Another angle to consider is, how do power-seeking tendencies mirror other convergent phenomena, like convergent evolution, universal features, etc, and how does this inform our expectations about PS agent cognition? As in the MDP case, I suspect that similar symmetry-based considerations are at play.
For example, consider a DNN being trained on a computer vision task. These networks often learn edge detectors in early layers (this also occurs in the visual cortex). So fix the network architecture, data distribution, loss function, and the edge detector weights. Now consider a range of possible label distributions; for each, consider the network completion which minimizes expected loss. You could also consider the expected output of some learning algorithm, given that it finetunes the edge detector network for some number of steps. I predict that for a wide range of “reasonable” label distributions, these edge detectors promote effective loss minimization, more so than if these weights were randomly set. In this sense, having edge detectors is “empowering.”
And the reason this might crop up is that having these early features is a good idea for many possible symmetries of the label distribution. My thoughts here are very rough at this point in time, but I do feel like the analysis would benefit from highlighting parallels to convergent evolution, etc.
(This second angle is closer to conceptual alignment research than it is to weighing existing work, but I figured I’d mention it.)
Great writeup, and I’d love to chat some time if you’re available.
[1] My work has revolved around formally understanding power-seeking in a simple setting (finite MDPs) so as to inform analyses like these. Public posts include:
Thanks for reading, and for your comments on the doc. I replied to specific comments there, but at a high level: the formal work you’ve been doing on this does seem helpful and relevant (thanks for doing it!).
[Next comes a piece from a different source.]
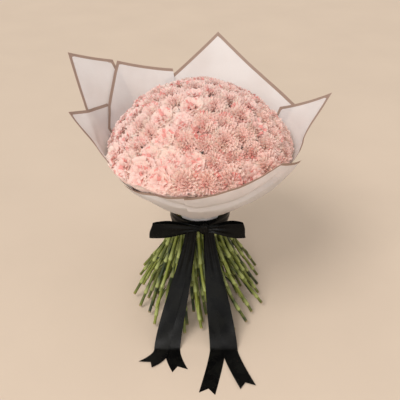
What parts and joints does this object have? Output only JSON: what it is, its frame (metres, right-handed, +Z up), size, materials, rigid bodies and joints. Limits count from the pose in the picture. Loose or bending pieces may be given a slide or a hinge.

And other convergent phenomena seem like helpful analogs to have in mind.
I commented a portion of a copy of your power-seeking writeup.
I like the current doc a lot. I also feel that it seems to not consider some big formal hints and insights we’ve gotten from my work over the past two years.[1]
Very recently, I was able to show the following strong result:
I’d be interested in discussing this more with you; the result isn’t publicly available yet, but I’d be happy to take time to explain it. The result tells us significant things about generic optimal behavior in the finite MDP setting, and I think it’s worth deciphering these hints as best we can to apply them to more realistic training regimes.
For example, if you train a generally intelligent RL agent’s reward predictor network on a curriculum of small tasks, my theorems prove that these small tasks are probably best solved by seeking power within the task. This is an obvious way the agent might notice the power abstraction, become strategically aware, and start pursuing power instrumentally.
Another angle to consider is, how do power-seeking tendencies mirror other convergent phenomena, like convergent evolution, universal features, etc, and how does this inform our expectations about PS agent cognition? As in the MDP case, I suspect that similar symmetry-based considerations are at play.
For example, consider a DNN being trained on a computer vision task. These networks often learn edge detectors in early layers (this also occurs in the visual cortex). So fix the network architecture, data distribution, loss function, and the edge detector weights. Now consider a range of possible label distributions; for each, consider the network completion which minimizes expected loss. You could also consider the expected output of some learning algorithm, given that it finetunes the edge detector network for some number of steps. I predict that for a wide range of “reasonable” label distributions, these edge detectors promote effective loss minimization, more so than if these weights were randomly set. In this sense, having edge detectors is “empowering.”
And the reason this might crop up is that having these early features is a good idea for many possible symmetries of the label distribution. My thoughts here are very rough at this point in time, but I do feel like the analysis would benefit from highlighting parallels to convergent evolution, etc.
(This second angle is closer to conceptual alignment research than it is to weighing existing work, but I figured I’d mention it.)
Great writeup, and I’d love to chat some time if you’re available.
[1] My work has revolved around formally understanding power-seeking in a simple setting (finite MDPs) so as to inform analyses like these. Public posts include:
Seeking Power is Often Robustly Instrumental in MDPs
The Catastrophic Convergence Conjecture
Review of ‘Debate on Instrumental Convergence between LeCun, Russell, Bengio, Zador, and More’
Generalizing Power to multi-agent games
Non-Obstruction: A Simple Concept Motivating Corrigibility
Thanks for reading, and for your comments on the doc. I replied to specific comments there, but at a high level: the formal work you’ve been doing on this does seem helpful and relevant (thanks for doing it!). And other convergent phenomena seem like helpful analogs to have in mind.